Apache kafka is a event streaming platform to collect, store and process real time data streams at scale. It has numerous use cases including distributed logging, stream processing and pub-scaling messaging.
The event could be like internet of things, user interactions, microservice output, business process change, notifications. An event in kafka is modeled as a key-value pair.
Apache Kafka Topics
The primary component of storage is Kafka topic which typically represents a particular data entity. The message or an event in kafka is treated as key value pair. The topics in kafka are broken into smaller components known as partitions. The topic are also known as durable logs of events.
The messages in topics can expire after a certain interval. The retention period is configurable.
What are Apache Kafka partitioning
When you write a message to kafka topic then they are actually stored in one of the topic’s partition. The partition that a message is routed to is based on the key of that message.
The key also helps to identify in which partition exactly the message will be pushed into. For example.

The messages are stored in partitions such that they can be stored across multiple nodes in your cluster. Lets checkout how to work with partitions in confluent cloud console.
- First thing check the list of topics in your cluster and describe the topic.
confluent kafka topic list
confluent kafka topic describe <topic-name>
- Now, create the new topics in the partition 1 and 4 as shown below.
confluent kafka topic create --partitions 1 <topic-1>
confluent kafka topic create --partitions 4 <topic-2>

- produce a message in kafka topic. When messages with keys are produced to kafka then a hash is computed from the key and this result is used to determine the partition.
confluent kafka topic produce <topic-name> --parse-key
Creating Apache kafka topic in Confluent Cloud console

- Your message appeared will be on third partition. To produce or consume a message you will need to use the producer API from your application or kafka connect or confluent cloud CLI.

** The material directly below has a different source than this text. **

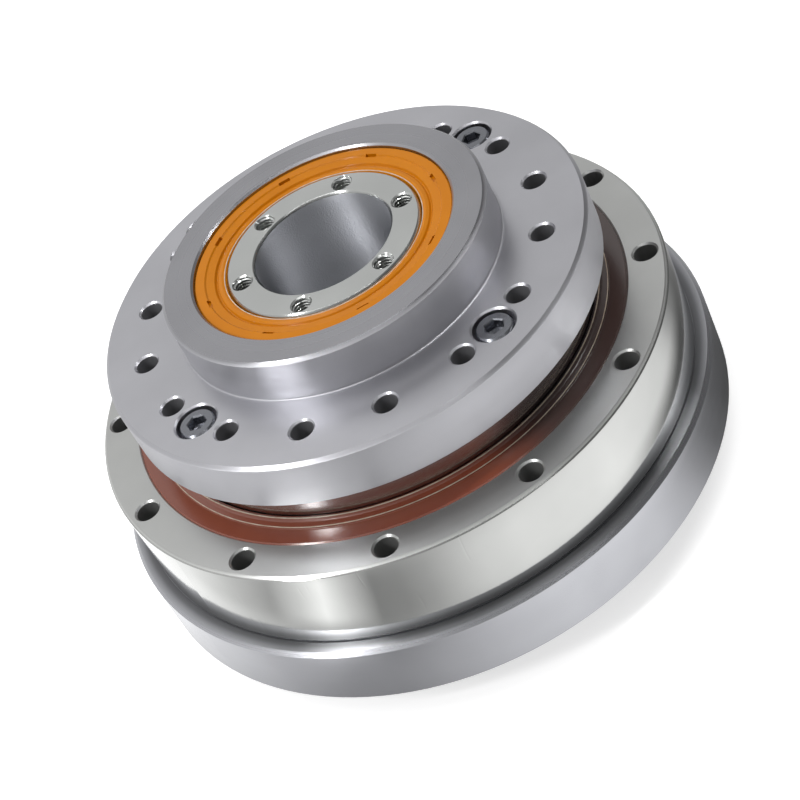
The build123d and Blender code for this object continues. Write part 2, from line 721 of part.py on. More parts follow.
# --- Input side: what turns fast -----------------------------------------------------------------------
def hollow_shaft():
    """Hollow input shaft with its oval cam, two bearing seats and tapped holes in both ends."""
    low = SHAFT_RECESS
    high = Z_SHAFT_TOP
    body = turned(
        (BORE_R + SHAFT_EDGE, low),
        (SHAFT_R - SHAFT_EDGE, low),
        (SHAFT_R, low + SHAFT_EDGE),
        (SHAFT_R, Z_BEARING_LOW + BEARING_W),
        (SHOULDER_R, Z_BEARING_LOW + BEARING_W),
        (SHOULDER_R, Z_BEARING_HIGH),
        (SHAFT_R, Z_BEARING_HIGH),
        (SHAFT_R, high - SHAFT_EDGE),
        (SHAFT_R - SHAFT_EDGE, high),
        (BORE_R + SHAFT_EDGE, high),
        (BORE_R, high - SHAFT_EDGE),
        (BORE_R, low + SHAFT_EDGE),
    )
    z_step = Z_CAM - CAM_SHOULDER
    cam = oval(CAM_R, FLEX_BEARING_W, Z_CAM) + oval(CAM_R + CAM_SHOULDER, CAM_SHOULDER, z_step)
    body += cam - drill(SHOULDER_R - 1.0, z_step - 1.0, Z_CAM + FLEX_BEARING_W + 1.0)
    output_end = drill(M3_DRILL_D / 2, high - M3_DEPTH, high, TAP_SINK)
    input_end = flipped(drill(M25_DRILL_D / 2, high - M25_DEPTH, high, TAP_SINK), Z_TOP)
    return body - around(output_end + input_end, SHAFT_HOLE_PCD, SHAFT_HOLES, 180 / SHAFT_HOLES)


def oval_track():
    """The oval ring of space that the flexible bearing's balls roll in."""
    path = Pos(0, 0, Z_CAM_MID) * Edge.make_ellipse(FLEX_BALL_R + WAVE, FLEX_BALL_R - WAVE)
    section = Plane(origin=path @ 0, z_dir=path % 0) * Circle(FLEX_BALL_D / 2 + ROLL_GAP)
    return sweep(section, path=path)


def flex_bearing_inner_race():
    """Thin inner race of the flexible bearing, sprung on to the cam."""
    inner_r = CAM_R + FIT_GAP
    race = oval_ring(inner_r, inner_r + FLEX_RACE_T, Z_CAM, Z_CAM + FLEX_BEARING_W)
    return race - oval_track()


def flex_bearing_outer_race():
    """Thin outer race of the flexible bearing, inside the toothed end of the flexspline."""
    outer_r = FLEX_BORE_R - FIT_GAP
    race = oval_ring(outer_r - FLEX_RACE_T, outer_r, Z_CAM, Z_CAM + FLEX_BEARING_W)
    return race - oval_track()


def flex_ball_places():
    """Centres of the flexible bearing's balls, as far round the bent ring as the cam carries them."""
    for ball in range(FLEX_BALLS):
        x, y, normal = deflected(FLEX_BALL_R, 2 * pi * ball / FLEX_BALLS)
        yield Pos(x, y, Z_CAM_MID) * Rot(0, 0, degrees(normal))


def flex_bearing_balls():
    """The flexible bearing's balls."""
    return [place * Sphere(FLEX_BALL_D / 2) for place in flex_ball_places()]


def flex_bearing_cage():
    """Moulded cage of the flexible bearing, bent with it, with a round pocket for each ball."""
    half_h = 2.8
    inner_r = CAM_R + FIT_GAP + FLEX_RACE_T + 2 * PLAY
    outer_r = FLEX_BORE_R - FIT_GAP - FLEX_RACE_T - 2 * PLAY
    ring = oval_ring(inner_r, outer_r, Z_CAM_MID - half_h, Z_CAM_MID + half_h)
    return ring - [place * ball_pocket(FLEX_BALL_D) for place in flex_ball_places()]


# --- Write every part ---------------------------------------------------------------------------------
os.makedirs("parts", exist_ok=True)

save("case_housing", case_housing())
save("outer_ring", outer_ring())
save("case_screws", *case_screws())
save("case_o_ring", case_o_ring())
save("flexspline", flexspline())
save("flexspline_screws", *flexspline_screws())
save("large_oil_seal", large_oil_seal())
save("large_seal_spring", large_seal_spring())

save("output_flange", output_flange())
save("circular_spline", circular_spline())
save("inner_ring_upper", inner_ring_upper())
save("inner_ring_lower", inner_ring_lower())
save("output_screws", *output_screws())

save("crossed_rollers", *crossed_rollers())
save("roller_spacers", *roller_spacers())

save("hollow_shaft", hollow_shaft())
save("flex_bearing_inner_race", flex_bearing_inner_race())
save("flex_bearing_balls", *flex_bearing_balls())
save("flex_bearing_cage", flex_bearing_cage())
save("flex_bearing_outer_race", flex_bearing_outer_race())

for end, bearing_z in (("input", Z_BEARING_LOW), ("output", Z_BEARING_HIGH)):
    lift = Pos(0, 0, bearing_z)
    save(f"{end}_bearing_outer_ring", lift * bearing_outer_ring())
    save(f"{end}_bearing_inner_ring", lift * bearing_inner_ring())
    save(f"{end}_bearing_shields", *[lift * shield for shield in bearing_shields()])
    save(f"{end}_bearing_balls", *[lift * ball for ball in bearing_balls()])
    save(f"{end}_bearing_cage", lift * bearing_cage())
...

Producing an message in Apache kafka topic in Confluent Cloud console
- To produce the message in kafka topic use the below commands. After this steps are done you are ready to start producing and consuming the kafka messages from the kafka topics.
confluent environment list # List the environments in confluent cloud
confluent environment use env-id # Use the specific environments
confluent kafka cluster list # List the cluster in confluent cloud
confluent kafka cluster use cluster-id # use the specific cluster
confluent api-key create --resource cluster-id # Create the new api-key in the cluster
confluent api-key use <api-key> --resource cluster-id # set the specific api keys for the cluster
Consuming a message in Apache kafka topic in Confluent Cloud console
- Now consume the messages that are available in the topic using below commands.
confluent kafka topic list
confluent kafka topic consume --from-beginning <topic-name>

- Now to produce more messages in the topic use below commands.
confluent kafka topic produce <topic-name> --parse-key
Consuming a message in Apache kafka topic using Python
You will need to install Python plugin confluent-kafka and use below commands.
virtual env
source env/bin/activate
pip install confluent-kafka
- Next copy the endpoint details from the below command.
confluent kafka cluster describe

- Next, create the api keys to use to login to the cluster. This will generate the API key and the secret.
confluent api-key create --resource <cluster-id> # This will generate the API key and the secret.
confluent api-key use <api-key>create --resource <cluster-id>
Apache Kafka brokers
Apache Kafka brokers are computers, instance or containers running the kafka process. These brokers manage partitions, handle write and read requests, manage replication of partitions, intentionally very simple.
Apache Kafka Replication
You will need more brokers if in case one brokers are broken. Copies of data for fault tolerant is required. On lead partition and n-1 partitions are followers.
Generally the write and reading happens on the leader node.
Apache Kafka Connect
Kafka connect fetches data from the data source and then from cluster. Also, kafka connect sends the data to data sink. The kafka connect is to make sure plugin connectors are in place.
You can produce and consume message manually but some of data you will need from external sources and in that case you need kafka.
To use connectors perform the below steps:
- In confluent cloud console, click on connectors and search for datagen source.

- Add datagen source connector. Here generate the API keys.